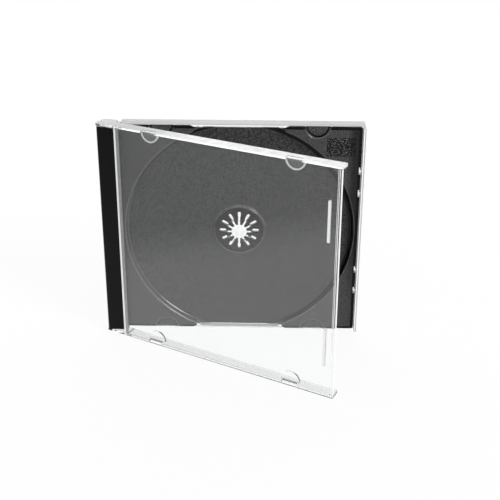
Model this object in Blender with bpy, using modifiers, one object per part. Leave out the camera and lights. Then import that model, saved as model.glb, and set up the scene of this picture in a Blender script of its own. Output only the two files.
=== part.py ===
"""Hinged storage case for one disc: clear lid, clear rear shell and dark disc tray, standing half open.

The case is modelled lying on its back: x runs from the hinge side to the free edge, y along the
hinge and z from the back to the front. Empties then stand it upright on its long edge and swing
the lid open.
"""

import math

import bmesh
import bpy

# Overall case
CASE_WIDTH = 0.142
CASE_HEIGHT = 0.1246
CASE_DEPTH = 0.0103
PANEL_WALL = 0.0012
OPEN_ANGLE = math.radians(27)

# Fits between the three mouldings
CLEARANCE = 0.0003
LID_SEAT_GAP = 0.0003
SHEET_GAP = 0.0006

# Hinge line, measured from the spine face and from the back face
HINGE_FROM_SPINE = 0.0049
HINGE_FROM_BACK = 0.0049
PIN_RADIUS = 0.0013

# Lid
RAIL_WALL = 0.0012
RAIL_DEPTH = 0.0072
RAIL_CORNER_RADIUS = 0.0012
LID_EDGE_GAP = 0.0011
ARM_FROM_SPINE = 0.0005
ARM_TAIL_WIDTH = 0.0090
ARM_FROM_BACK = 0.0004
ARM_TAIL_RADIUS = 0.0042
ARM_CORNER_RADIUS = 0.0010
ARM_FRONT_RADIUS = 0.0022
LIP_WIDTH = 0.0013
LIP_HEIGHT = 0.0017
EDGE_RIB_WIDTH = 0.0006
EDGE_RIB_HEIGHT = 0.0012
EDGE_RIB_FROM_WALL = 0.0004
SHORT_RIB_LENGTH = 0.0215
SHORT_RIB_RADIUS = 0.0007
SHORT_RIB_INSET = 0.0057
SHORT_RIB_FROM_MIDDLE = 0.0341
TAB_RADIUS = 0.0054
TAB_THICKNESS = 0.0010
TAB_FROM_PANEL = 0.0021
TAB_FROM_HUB = 0.0415
WINDOW_WIDTH = 0.0084
WINDOW_MARGIN = 0.0002

# Rear shell
SIDE_WALL = 0.0012
LEDGE_WALL = 0.0012
LEDGE_DEPTH = 0.0039
RIM_WIDTH = 0.0016
EAR_LENGTH = 0.0100
ARM_BAY_PLAY = 0.0030
SHELL_CORNER_RADIUS = 0.0008
NOTCH_WIDTH = 0.0160
NOTCH_SLANT = 0.0020
NUB_RADIUS = 0.0007
NUB_CENTRE_IN_WALL = 0.0002

# Disc tray
TRAY_WALL = 0.0012
STRIP_SET_BACK = 0.0003
STRIP_EDGE_FROM_SPINE = 0.0121
STRIP_EDGE_BEVEL = 0.0010
STRIP_FROM_SPINE = 0.0002
STRIP_SPINE_BEVEL = 0.0004
TRAY_CORNER_RADIUS = 0.0010
BORDER_WIDTH = 0.0017
BORDER_WALL = 0.0010
BORDER_STEP = 0.0007
HUB_FROM_SPINE = 0.0754
WELL_RADIUS = 0.0623
WELL_DRAFT = 0.0004
WELL_FILLET = 0.0008
FINGER_GAP_WIDTH = 0.0490
GAP_SLANT = 0.0042
GAP_FLOOR_FROM_SIDE = 0.0030
FLOOR_LIP = 0.0004
CORNER_PANEL_WIDTH = 0.0150
CORNER_PANEL_HEIGHT = 0.0105
CORNER_PANEL_DEPTH = 0.0004
CORNER_PANEL_FROM_RIGHT = 0.0037
CORNER_PANEL_FROM_TOP = 0.0060
DENT_CLEARANCE = 0.0008
DENT_DEPTH = 0.0012
NICK_LENGTH = 0.0040
NICK_DEPTH = 0.0010
OUTER_NICK_FROM_MIDDLE = 0.0360
INNER_NICK_FROM_MIDDLE = 0.0230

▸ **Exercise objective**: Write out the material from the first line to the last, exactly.

▸ **Task response**:
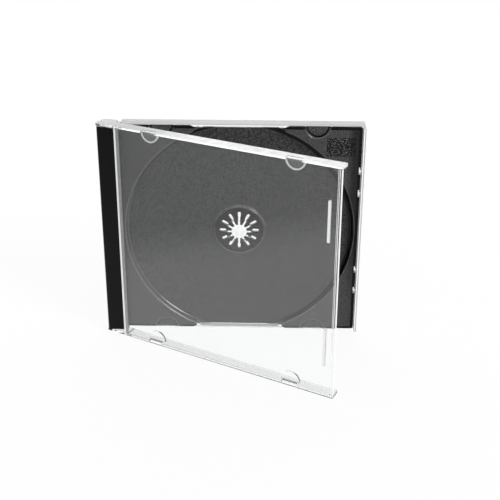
Model this object in Blender with bpy, using modifiers, one object per part. Leave out the camera and lights. Then import that model, saved as model.glb, and set up the scene of this picture in a Blender script of its own. Output only the two files.
=== part.py ===
"""Hinged storage case for one disc: clear lid, clear rear shell and dark disc tray, standing half open.

The case is modelled lying on its back: x runs from the hinge side to the free edge, y along the
hinge and z from the back to the front. Empties then stand it upright on its long edge and swing
the lid open.
"""

import math

import bmesh
import bpy

# Overall case
CASE_WIDTH = 0.142
CASE_HEIGHT = 0.1246
CASE_DEPTH = 0.0103
PANEL_WALL = 0.0012
OPEN_ANGLE = math.radians(27)

# Fits between the three mouldings
CLEARANCE = 0.0003
LID_SEAT_GAP = 0.0003
SHEET_GAP = 0.0006

# Hinge line, measured from the spine face and from the back face
HINGE_FROM_SPINE = 0.0049
HINGE_FROM_BACK = 0.0049
PIN_RADIUS = 0.0013

# Lid
RAIL_WALL = 0.0012
RAIL_DEPTH = 0.0072
RAIL_CORNER_RADIUS = 0.0012
LID_EDGE_GAP = 0.0011
ARM_FROM_SPINE = 0.0005
ARM_TAIL_WIDTH = 0.0090
ARM_FROM_BACK = 0.0004
ARM_TAIL_RADIUS = 0.0042
ARM_CORNER_RADIUS = 0.0010
ARM_FRONT_RADIUS = 0.0022
LIP_WIDTH = 0.0013
LIP_HEIGHT = 0.0017
EDGE_RIB_WIDTH = 0.0006
EDGE_RIB_HEIGHT = 0.0012
EDGE_RIB_FROM_WALL = 0.0004
SHORT_RIB_LENGTH = 0.0215
SHORT_RIB_RADIUS = 0.0007
SHORT_RIB_INSET = 0.0057
SHORT_RIB_FROM_MIDDLE = 0.0341
TAB_RADIUS = 0.0054
TAB_THICKNESS = 0.0010
TAB_FROM_PANEL = 0.0021
TAB_FROM_HUB = 0.0415
WINDOW_WIDTH = 0.0084
WINDOW_MARGIN = 0.0002

# Rear shell
SIDE_WALL = 0.0012
LEDGE_WALL = 0.0012
LEDGE_DEPTH = 0.0039
RIM_WIDTH = 0.0016
EAR_LENGTH = 0.0100
ARM_BAY_PLAY = 0.0030
SHELL_CORNER_RADIUS = 0.0008
NOTCH_WIDTH = 0.0160
NOTCH_SLANT = 0.0020
NUB_RADIUS = 0.0007
NUB_CENTRE_IN_WALL = 0.0002

# Disc tray
TRAY_WALL = 0.0012
STRIP_SET_BACK = 0.0003
STRIP_EDGE_FROM_SPINE = 0.0121
STRIP_EDGE_BEVEL = 0.0010
STRIP_FROM_SPINE = 0.0002
STRIP_SPINE_BEVEL = 0.0004
TRAY_CORNER_RADIUS = 0.0010
BORDER_WIDTH = 0.0017
BORDER_WALL = 0.0010
BORDER_STEP = 0.0007
HUB_FROM_SPINE = 0.0754
WELL_RADIUS = 0.0623
WELL_DRAFT = 0.0004
WELL_FILLET = 0.0008
FINGER_GAP_WIDTH = 0.0490
GAP_SLANT = 0.0042
GAP_FLOOR_FROM_SIDE = 0.0030
FLOOR_LIP = 0.0004
CORNER_PANEL_WIDTH = 0.0150
CORNER_PANEL_HEIGHT = 0.0105
CORNER_PANEL_DEPTH = 0.0004
CORNER_PANEL_FROM_RIGHT = 0.0037
CORNER_PANEL_FROM_TOP = 0.0060
DENT_CLEARANCE = 0.0008
DENT_DEPTH = 0.0012
NICK_LENGTH = 0.0040
NICK_DEPTH = 0.0010
OUTER_NICK_FROM_MIDDLE = 0.0360
INNER_NICK_FROM_MIDDLE = 0.0230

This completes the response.